Almost every sporting event in the United States has been postponed due to the COVID-19 pandemic. To help fill the void, this series looks at sports heroes who also served in the military.
Gene Rossides will forever be linked to one of the greatest college football upsets in history, the Oct. 25, 1947, game between the Columbia University Lions and the U.S. Military Academy's Black Knights, then known as the Army Cadets.
Rossides, a second-generation Greek American who grew up in Brooklyn, New York, played for the Lions from 1945 to 1948. He played a variety of positions — including kick returner, halfback and defensive back — but he mostly played quarterback.
What he did to our Army team in the last quarter was downright remarkable. He mixed his plays beautifully. I'd seen all the great Columbia quarterbacks, but I don't think they ever had a better one than Gene Rossides."
Earl 'Red' Blaik, U.S. Military Academy head football coach, 1941 to 1958
He still holds the school's scoring record for a single game with five touchdowns, achieved in a 34-26 win over the Cornell Big Red on Nov. 3, 1945.
Still, Rossides is best known for what came to be called "The Miracle at Baker Field." At the home game in 1947, he led the underdog Lions to a 21-20 victory over Army, ending the Cadets' 32-game unbeaten streak in one of the biggest upsets in college football history. The feat is especially remarkable because Army led 20-7 at halftime. At the start of the fourth quarter, the Lions were still trailing, but with Rossides' precision passing, they took the lead to win the game.
According to Greg Hotchkiss, Columbia Athletics director for communications, "Gene's passing and on-field play-calling carried the day. Army's legendary coach Earl 'Red' Blaik remarked, 'Rossides was probably the headiest quarterback at Columbia any of my teams had ever met. What he did to our Army team in the last quarter was downright remarkable. He mixed his plays beautifully. I'd seen all the great Columbia quarterbacks, but I don't think they ever had a better one than Gene Rossides.'"
During his four years with the Lions, Rossides completed 167 of 323 passes for 2,637 yards and 29 touchdowns, rushed 341 times for 1,110 yards and 17 touchdowns and caught 12 passes for 166 yards. He also was a major factor in the return game, as he concluded his career with 47 punt returns for 713 yards (15.2 average) and a touchdown and 39 kickoff returns for 809 yards (20.7 average). On defense, he intercepted nine passes for 115 return yards.

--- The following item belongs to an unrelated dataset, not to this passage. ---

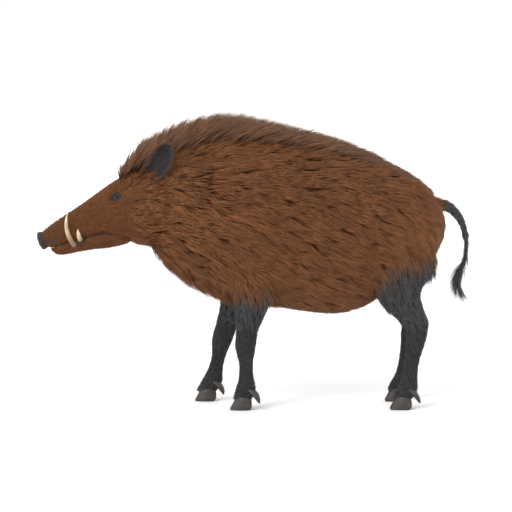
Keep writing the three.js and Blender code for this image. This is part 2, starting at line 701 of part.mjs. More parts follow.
// A lock of the tassel sets off along the tail, parts from it and falls.
function tasselLock(t, angle) {
  const { length, width, thick, stand } = varied(TASSEL);
  const { along } = tailHide.frame(t + 0.7);
  const out = tailHide.normal(t, angle).projectOnPlane(along).normalize();
  const across = along.clone().cross(out);
  const at = (s) =>
    tailHide
      .at(t, angle, -0.35 * stand)
      .addScaledVector(out, stand * s)
      .addScaledVector(along, length * s)
      .addScaledVector(UP, -0.25 * length * s * s);
  const ring = (s, wide, crown) => [
    at(s).addScaledVector(across, (-wide * width) / 2),
    at(s).addScaledVector(across, (wide * width) / 2),
    at(s).addScaledVector(out, crown * thick),
  ];
  return blade([ring(0, 0.5, 0.5), ring(0.3, 1, 1), ring(0.66, 0.75, 0.7)], at(1));
}

function tasselLocks() {
  const locks = [];
  for (const [row, t] of [5.7, 7].entries())
    for (let i = 0; i < 3; i++)
      locks.push(tasselLock(t, ((i + 0.5 * row) * 2 * Math.PI) / 3 + draw(-0.1, 0.1)));
  return locks;
}

// ---- Building ----

const boar = new THREE.Group();

function add(name, shape, material, group = boar) {
  const mesh = new THREE.Mesh(geometryOf(shape), material);
  mesh.name = name;
  group.add(mesh);
  return mesh;
}

const headGroup = new THREE.Group();
headGroup.position.copy(HEAD_AT);
headGroup.rotation.y = -HEAD_PITCH;
headGroup.updateMatrix();
boar.add(headGroup);
const toHead = headGroup.matrix.clone().invert();
const inHead = (shape) => solidFrom(geometryOf(shape), toHead);

const sideline = (x, z, lean) =>
  new THREE.Plane().setFromNormalAndCoplanarPoint(
    new THREE.Vector3(1, 0, lean).normalize(),
    new THREE.Vector3(x, 0, z),
  );
const behindHead = sideline(446, 700, -0.17);
const behindNeck = sideline(626, 660, -0.1);
const behindRibs = sideline(985, 600, -0.05);

const trunkCore = trunk.solid(24, 24).add(maneLine.solid(14, 6));
const trunkGrown = trunk.solid(24, 24, GAP).add(maneLine.solid(14, 6, GAP));
const legShapes = LEGS.map(({ rows, foot, side, step }) => legHide(rows, side * foot.y, step));
const legsGrown = legShapes.map((hide) => hide.solid(15, 10, GAP));
const tailGrown = tailHide.solid(17, 7, GAP);
const tail = tailHide.solid(17, 7).subtract(trunkGrown);

const fromHead = (shape) => solidFrom(geometryOf(shape), headGroup.matrix);
const earsGrown = [LEFT, RIGHT].map((side) => fromHead(ear(side, GAP)));
const jawGrown = jawHide.solid(11, 14, GAP);
const neighbours = wasm.Manifold.union([...legsGrown, ...earsGrown, tailGrown, fromHead(jawGrown)]);
const bristles = wasm.Manifold.union([...trunkLocks(), ...maneBlades(), ...ruffLocks()]);
const coatedTrunk = trunkCore.add(bristles.subtract(neighbours));

const neckBack = shortOf(coatedTrunk, behindNeck);
add("neck", largest(beyond(neckBack, behindHead)), COATS.body);
add("torso_front", largest(shortOf(beyond(coatedTrunk, behindNeck), behindRibs)), COATS.body);
add("torso_rear", largest(beyond(coatedTrunk, behindRibs)), COATS.body);

const crown = new THREE.Plane(UP, -HOOF_HEIGHT);
const ankleCut = new THREE.Plane(UP.clone().negate(), ANKLE);
for (const [i, { name, foot, side, step, knee }] of LEGS.entries()) {
  const leg = beyond(legShapes[i].solid(15, 10), crown).subtract(trunkGrown);
  const kneeCut = new THREE.Plane(UP.clone().negate(), knee);
  add(`${name}_upper`, largest(shortOf(leg, kneeCut)), COATS.dark);
  add(`${name}_cannon`, largest(shortOf(beyond(leg, kneeCut), ankleCut)), COATS.dark);
  add(`${name}_pastern`, largest(beyond(leg, ankleCut)), COATS.dark);
  const paw = new THREE.Group();
  paw.position.set(foot.x - step, side * foot.y, 0);
  paw.updateMatrix();
  boar.add(paw);
  const legGrown = solidFrom(geometryOf(legsGrown[i]), paw.matrix.clone().invert());
  for (const [toe, at] of [["inner", -side], ["outer", side]]) {
    const half = add(`${name}_hoof_${toe}`, hoof(), COATS.hoof, paw);
    half.position.y = at * TOE;
    add(`${name}_dewclaw_${toe}`, largest(dewclaw(at).subtract(legGrown)), COATS.hoof, paw);
  }
}

const tailPlanes = TAIL_CUTS.map((row) =>
  new THREE.Plane().setFromNormalAndCoplanarPoint(tailHide.frame(row).along, tailHide.centre(row)),
);
add("tail_root", largest(shortOf(tail, tailPlanes[0])), COATS.dark);
add("tail_middle", largest(shortOf(beyond(tail, tailPlanes[0]), tailPlanes[1])), COATS.dark);
const tassel = beyond(beyond(tail, tailPlanes[1]), tailPlanes[0]);
add("tail_tassel", largest(wasm.Manifold.union([tassel, ...tasselLocks()])), COATS.dark);

const headPlane = behindHead.clone().applyMatrix4(toHead);
const headSolid = headHide.solid(22, 22).add(inHead(coatedTrunk));
const headGrown = headHide.solid(22, 22, GAP).add(inHead(trunkGrown));
const sockets = [LEFT, RIGHT].map((side) => eyeball(side, GAP).add(lidSlit(side)));
let head = shortOf(headSolid, headPlane);
for (const side of [LEFT, RIGHT]) head = head.add(lids(side));
for (const socket of sockets) head = head.subtract(socket);
const discFace = new THREE.Plane(BACKWARD.clone(), -17);
add("head", largest(beyond(head, discFace)), COATS.body, headGroup);
add("snout_disc", snoutDisc(), COATS.snout, headGroup);
add("lower_jaw", largest(jawHide.solid(11, 14).subtract(headGrown)), COATS.body, headGroup);
const skull = headGrown.add(jawGrown);
for (const [word, side] of [["left", LEFT], ["right", RIGHT]]) {
  add(`eye_${word}`, eyeball(side), COATS.eye, headGroup);
  add(`ear_${word}`, largest(ear(side).subtract(headGrown)), COATS.dark, headGroup);
  for (const [jaw, rows] of [["lower", LOWER_TUSK], ["upper", UPPER_TUSK]])
    add(`tusk_${jaw}_${word}`, largest(tusk(rows, side).subtract(skull)), COATS.tusk, headGroup);
}

boar.position.x = -BODY_MIDDLE;

export default boar;
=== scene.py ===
"""A wild boar, an adult male in winter coat: hide, bristles, eyes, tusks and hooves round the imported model.

Sizes are millimetres. Along the body they are counted from the snout, as the model is drawn, and world()
turns them into metres in the model's frame. The boar faces -X and its left side faces -Y.
"""

import math

import bpy
import numpy as np
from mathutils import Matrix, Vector
from mathutils.bvhtree import BVHTree
from mathutils.kdtree import KDTree

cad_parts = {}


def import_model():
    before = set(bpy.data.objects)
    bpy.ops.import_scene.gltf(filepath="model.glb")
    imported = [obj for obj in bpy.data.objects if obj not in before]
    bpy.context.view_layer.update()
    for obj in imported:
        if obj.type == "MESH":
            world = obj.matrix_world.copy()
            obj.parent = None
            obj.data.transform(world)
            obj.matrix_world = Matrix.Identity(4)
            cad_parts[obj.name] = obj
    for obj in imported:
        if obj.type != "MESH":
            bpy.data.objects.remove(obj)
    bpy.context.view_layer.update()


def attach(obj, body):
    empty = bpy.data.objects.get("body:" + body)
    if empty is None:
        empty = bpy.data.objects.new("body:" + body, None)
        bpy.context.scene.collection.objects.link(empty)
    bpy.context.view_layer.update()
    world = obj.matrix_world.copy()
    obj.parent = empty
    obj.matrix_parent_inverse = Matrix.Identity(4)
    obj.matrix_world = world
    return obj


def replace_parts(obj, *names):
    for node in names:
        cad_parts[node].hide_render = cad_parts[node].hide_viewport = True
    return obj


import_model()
rng = np.random.default_rng(1217)

BODY_MIDDLE = 750
HEAD_AT = np.array([8.0, 0.0, 572.0])
HEAD_PITCH = math.radians(20)
LEFT, RIGHT = -1, 1
SIDES = ((LEFT, "left"), (RIGHT, "right"))


def world(points):
    """Millimetres from the snout as metres in the model's frame."""
    return (np.asarray(points, float) - (BODY_MIDDLE, 0, 0)) / 1000


COS, SIN = math.cos(HEAD_PITCH), math.sin(HEAD_PITCH)
HEAD_TURN = np.array([[COS, 0, -SIN], [0, 1, 0], [SIN, 0, COS]])


def from_head(points):
    """The head's own millimetres, X back from the snout and Z its top, as the body's."""
    return np.asarray(points, float) @ HEAD_TURN.T + HEAD_AT


def to_head(points):
    """Metres in the model's frame as the head's own millimetres."""
    return (np.asarray(points) * 1000 + (BODY_MIDDLE, 0, 0) - HEAD_AT) @ HEAD_TURN


def unit(vectors):
    return vectors / np.maximum(np.linalg.norm(vectors, axis=-1, keepdims=True), 1e-9)


def smoothstep(x, low, high):
    """0 below low, 1 above high, and a soft step between them."""
    s = np.clip((x - low) / (high - low), 0, 1)
    return s * s * (3 - 2 * s)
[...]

His football career is long remembered. Rossides was named to Columbia Football's Team of the 20th Century in 2000 and was inducted into the Columbia Athletics Hall of Fame in 2008.
Rossides didn't qualify to serve in World War II because he was just shy of 18 — the eligibility age for joining the military — when the war ended.

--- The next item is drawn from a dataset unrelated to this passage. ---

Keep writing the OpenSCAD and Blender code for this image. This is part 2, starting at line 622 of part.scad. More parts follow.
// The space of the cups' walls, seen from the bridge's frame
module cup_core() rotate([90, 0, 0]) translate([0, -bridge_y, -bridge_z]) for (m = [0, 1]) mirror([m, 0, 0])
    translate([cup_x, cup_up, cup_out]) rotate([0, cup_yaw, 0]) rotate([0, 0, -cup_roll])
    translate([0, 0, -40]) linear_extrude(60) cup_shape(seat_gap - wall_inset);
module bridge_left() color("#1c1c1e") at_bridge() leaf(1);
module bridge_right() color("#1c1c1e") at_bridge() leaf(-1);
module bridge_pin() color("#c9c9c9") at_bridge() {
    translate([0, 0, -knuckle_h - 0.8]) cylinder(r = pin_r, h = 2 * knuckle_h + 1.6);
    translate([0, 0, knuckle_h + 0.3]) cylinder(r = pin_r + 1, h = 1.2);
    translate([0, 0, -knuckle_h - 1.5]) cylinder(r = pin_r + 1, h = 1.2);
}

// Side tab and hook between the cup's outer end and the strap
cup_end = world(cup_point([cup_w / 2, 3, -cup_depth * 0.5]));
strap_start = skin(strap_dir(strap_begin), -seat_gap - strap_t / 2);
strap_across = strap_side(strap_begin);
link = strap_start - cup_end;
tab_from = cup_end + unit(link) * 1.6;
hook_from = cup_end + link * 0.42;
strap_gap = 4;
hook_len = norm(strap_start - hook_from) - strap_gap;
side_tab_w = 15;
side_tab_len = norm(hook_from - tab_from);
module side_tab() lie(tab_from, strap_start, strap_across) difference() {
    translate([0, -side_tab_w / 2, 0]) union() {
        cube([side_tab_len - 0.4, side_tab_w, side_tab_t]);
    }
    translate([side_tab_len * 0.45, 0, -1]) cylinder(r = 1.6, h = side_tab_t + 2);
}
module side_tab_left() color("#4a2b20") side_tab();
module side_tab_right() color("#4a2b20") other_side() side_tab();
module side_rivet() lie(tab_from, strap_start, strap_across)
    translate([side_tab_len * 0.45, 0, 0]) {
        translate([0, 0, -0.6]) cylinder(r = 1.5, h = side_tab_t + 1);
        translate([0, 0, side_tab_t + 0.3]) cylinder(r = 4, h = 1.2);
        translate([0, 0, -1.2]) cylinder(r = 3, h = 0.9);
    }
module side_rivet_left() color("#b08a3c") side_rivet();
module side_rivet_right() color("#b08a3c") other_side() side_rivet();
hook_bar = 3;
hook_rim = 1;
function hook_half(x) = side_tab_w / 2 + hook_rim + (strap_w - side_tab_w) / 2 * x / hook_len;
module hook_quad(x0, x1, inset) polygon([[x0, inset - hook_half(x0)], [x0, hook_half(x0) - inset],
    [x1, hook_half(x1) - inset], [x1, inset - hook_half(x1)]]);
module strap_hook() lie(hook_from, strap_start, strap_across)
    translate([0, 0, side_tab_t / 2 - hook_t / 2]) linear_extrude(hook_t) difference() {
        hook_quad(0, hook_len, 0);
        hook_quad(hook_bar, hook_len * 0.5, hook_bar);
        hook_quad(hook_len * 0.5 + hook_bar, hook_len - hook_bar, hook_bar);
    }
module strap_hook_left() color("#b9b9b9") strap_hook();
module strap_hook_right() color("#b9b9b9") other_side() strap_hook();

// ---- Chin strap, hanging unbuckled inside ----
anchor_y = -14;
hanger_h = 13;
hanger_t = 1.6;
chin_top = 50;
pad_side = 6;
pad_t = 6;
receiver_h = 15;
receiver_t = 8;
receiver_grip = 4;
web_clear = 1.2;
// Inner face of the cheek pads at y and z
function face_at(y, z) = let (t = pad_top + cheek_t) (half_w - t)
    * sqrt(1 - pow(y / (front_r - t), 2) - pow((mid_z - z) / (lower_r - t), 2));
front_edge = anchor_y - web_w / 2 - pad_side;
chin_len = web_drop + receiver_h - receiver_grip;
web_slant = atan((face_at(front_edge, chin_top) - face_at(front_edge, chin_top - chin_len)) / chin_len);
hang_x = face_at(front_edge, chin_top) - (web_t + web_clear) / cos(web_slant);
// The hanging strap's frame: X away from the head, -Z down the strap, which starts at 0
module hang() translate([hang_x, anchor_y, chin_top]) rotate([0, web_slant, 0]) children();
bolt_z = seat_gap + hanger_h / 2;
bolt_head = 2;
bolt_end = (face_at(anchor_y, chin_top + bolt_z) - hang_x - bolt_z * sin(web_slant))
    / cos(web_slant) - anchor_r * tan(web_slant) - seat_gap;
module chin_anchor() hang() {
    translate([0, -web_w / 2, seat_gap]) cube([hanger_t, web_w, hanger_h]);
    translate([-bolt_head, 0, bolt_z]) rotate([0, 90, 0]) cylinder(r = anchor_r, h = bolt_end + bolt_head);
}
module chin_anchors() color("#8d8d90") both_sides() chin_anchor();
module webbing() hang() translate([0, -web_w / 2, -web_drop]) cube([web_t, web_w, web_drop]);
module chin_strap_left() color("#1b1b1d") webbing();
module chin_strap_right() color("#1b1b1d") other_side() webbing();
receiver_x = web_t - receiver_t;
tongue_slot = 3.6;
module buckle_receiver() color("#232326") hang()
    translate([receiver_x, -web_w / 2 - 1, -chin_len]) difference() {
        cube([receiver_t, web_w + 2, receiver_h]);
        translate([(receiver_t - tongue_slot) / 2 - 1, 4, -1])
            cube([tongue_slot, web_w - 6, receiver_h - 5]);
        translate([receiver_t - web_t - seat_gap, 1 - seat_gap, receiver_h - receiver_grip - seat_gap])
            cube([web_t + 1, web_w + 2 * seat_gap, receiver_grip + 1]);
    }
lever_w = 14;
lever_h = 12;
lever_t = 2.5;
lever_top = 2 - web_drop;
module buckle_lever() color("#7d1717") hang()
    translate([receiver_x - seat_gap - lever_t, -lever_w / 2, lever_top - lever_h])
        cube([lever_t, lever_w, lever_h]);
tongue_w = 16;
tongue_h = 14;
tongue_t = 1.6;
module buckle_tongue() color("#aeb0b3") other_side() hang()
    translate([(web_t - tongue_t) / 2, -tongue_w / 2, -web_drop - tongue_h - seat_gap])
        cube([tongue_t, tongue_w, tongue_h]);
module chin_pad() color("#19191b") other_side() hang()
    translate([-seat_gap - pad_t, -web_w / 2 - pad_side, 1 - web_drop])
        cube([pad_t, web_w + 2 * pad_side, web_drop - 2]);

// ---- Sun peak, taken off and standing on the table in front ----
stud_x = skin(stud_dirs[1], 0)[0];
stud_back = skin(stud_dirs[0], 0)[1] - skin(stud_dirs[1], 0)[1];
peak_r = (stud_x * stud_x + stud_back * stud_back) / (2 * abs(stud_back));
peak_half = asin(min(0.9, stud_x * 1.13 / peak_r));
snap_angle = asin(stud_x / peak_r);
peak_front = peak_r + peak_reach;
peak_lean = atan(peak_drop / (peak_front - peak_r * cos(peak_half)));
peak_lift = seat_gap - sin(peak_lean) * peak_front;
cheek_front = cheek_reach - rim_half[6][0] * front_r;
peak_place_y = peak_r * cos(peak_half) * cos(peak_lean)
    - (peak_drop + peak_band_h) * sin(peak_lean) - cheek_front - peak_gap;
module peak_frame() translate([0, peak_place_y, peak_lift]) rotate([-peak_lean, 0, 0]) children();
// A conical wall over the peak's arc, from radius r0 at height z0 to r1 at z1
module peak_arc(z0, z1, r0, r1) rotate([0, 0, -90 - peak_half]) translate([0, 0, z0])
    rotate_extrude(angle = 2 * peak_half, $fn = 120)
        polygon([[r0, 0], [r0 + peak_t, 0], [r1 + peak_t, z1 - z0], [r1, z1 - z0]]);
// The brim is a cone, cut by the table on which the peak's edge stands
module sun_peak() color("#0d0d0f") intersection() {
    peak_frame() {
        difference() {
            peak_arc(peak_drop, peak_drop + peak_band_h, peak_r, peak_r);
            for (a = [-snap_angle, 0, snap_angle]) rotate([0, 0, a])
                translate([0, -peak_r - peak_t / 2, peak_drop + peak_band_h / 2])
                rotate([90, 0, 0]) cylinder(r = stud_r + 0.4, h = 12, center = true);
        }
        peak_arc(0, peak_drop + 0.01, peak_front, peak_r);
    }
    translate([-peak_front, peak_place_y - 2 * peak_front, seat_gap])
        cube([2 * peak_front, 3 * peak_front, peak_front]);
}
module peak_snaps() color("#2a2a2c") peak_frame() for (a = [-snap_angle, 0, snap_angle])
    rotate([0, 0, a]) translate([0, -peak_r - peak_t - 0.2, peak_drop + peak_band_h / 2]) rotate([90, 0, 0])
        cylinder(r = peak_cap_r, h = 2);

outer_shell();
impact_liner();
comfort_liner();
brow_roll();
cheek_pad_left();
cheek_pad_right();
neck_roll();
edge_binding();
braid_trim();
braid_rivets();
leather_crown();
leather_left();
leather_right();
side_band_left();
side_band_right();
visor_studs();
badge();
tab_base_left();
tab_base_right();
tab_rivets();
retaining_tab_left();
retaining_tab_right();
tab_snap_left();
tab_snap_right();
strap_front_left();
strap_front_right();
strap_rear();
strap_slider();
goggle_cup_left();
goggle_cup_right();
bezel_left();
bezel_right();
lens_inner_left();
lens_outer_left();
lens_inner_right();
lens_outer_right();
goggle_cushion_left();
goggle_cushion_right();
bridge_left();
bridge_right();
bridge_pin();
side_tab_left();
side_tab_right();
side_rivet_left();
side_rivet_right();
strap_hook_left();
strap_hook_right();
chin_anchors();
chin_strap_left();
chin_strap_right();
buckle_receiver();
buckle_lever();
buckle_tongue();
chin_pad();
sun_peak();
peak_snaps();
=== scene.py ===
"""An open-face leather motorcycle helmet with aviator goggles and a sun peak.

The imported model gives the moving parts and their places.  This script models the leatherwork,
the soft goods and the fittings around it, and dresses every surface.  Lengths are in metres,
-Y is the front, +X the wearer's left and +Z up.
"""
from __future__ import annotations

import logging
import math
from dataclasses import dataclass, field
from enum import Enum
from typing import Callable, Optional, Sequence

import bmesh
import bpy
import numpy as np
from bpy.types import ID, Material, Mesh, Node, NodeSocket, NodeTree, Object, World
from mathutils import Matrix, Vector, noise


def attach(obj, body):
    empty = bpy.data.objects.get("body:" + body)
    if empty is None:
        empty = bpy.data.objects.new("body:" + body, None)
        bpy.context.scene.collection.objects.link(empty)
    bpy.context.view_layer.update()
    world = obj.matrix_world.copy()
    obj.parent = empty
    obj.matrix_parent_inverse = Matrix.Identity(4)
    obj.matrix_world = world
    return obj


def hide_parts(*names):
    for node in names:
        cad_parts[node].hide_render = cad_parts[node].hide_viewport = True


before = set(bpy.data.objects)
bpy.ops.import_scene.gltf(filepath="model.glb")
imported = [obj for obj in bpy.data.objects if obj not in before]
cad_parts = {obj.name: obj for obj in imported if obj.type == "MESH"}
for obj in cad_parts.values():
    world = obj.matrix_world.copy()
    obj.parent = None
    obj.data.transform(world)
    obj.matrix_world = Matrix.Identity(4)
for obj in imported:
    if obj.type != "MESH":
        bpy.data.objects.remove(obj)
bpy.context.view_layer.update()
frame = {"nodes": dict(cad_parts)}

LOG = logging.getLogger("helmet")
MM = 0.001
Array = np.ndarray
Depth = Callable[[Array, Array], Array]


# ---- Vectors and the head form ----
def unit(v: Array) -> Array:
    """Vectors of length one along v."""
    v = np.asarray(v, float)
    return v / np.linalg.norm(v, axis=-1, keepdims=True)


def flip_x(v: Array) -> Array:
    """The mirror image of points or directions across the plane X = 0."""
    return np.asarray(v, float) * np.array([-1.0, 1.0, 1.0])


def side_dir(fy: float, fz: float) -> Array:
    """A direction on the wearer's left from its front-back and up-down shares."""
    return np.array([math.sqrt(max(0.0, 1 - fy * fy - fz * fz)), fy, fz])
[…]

In 1949, Rossides was drafted by the New York Giants, but he opted instead to attend Columbia Law School on a full scholarship. Following law school, Rossides served a tour in the Air Force from 1956 to 1958, stationed at Wright-Patterson Air Force Base in Dayton, Ohio.
Here are some of his post-Air Force highlights:
- Served as a senior partner of the law firm of Rogers and Wells, now Clifford Chance LLP, where his career spanned nearly 40 years.
- Served as assistant secretary of the U.S. Treasury Department from 1969 to 1973, where he supervised the U.S. Customs Service, the Secret Service, the U.S. Mint, the Bureau of Printing and Engraving, the Tariff and Trade Office of Law Enforcement, the Federal Law Enforcement Training Center and the Internal Revenue Service law enforcement operations.
- Helped to establish the Bureau of Alcohol, Tobacco and Firearms in 1972.
- Appointed the first women to be federal law enforcement officers in 1972, inducting them into the Secret Service.
- Founded and chaired the American Hellenic Institute.
- Wrote numerous articles on international tariff and trade, the rule of law, and the 2014 book "Kissinger & Cyprus - A Study in Lawlessness."
- Served as a founding member of the Eisenhower Institute.
Rossides died May 16 at his home in Washington. He was 92.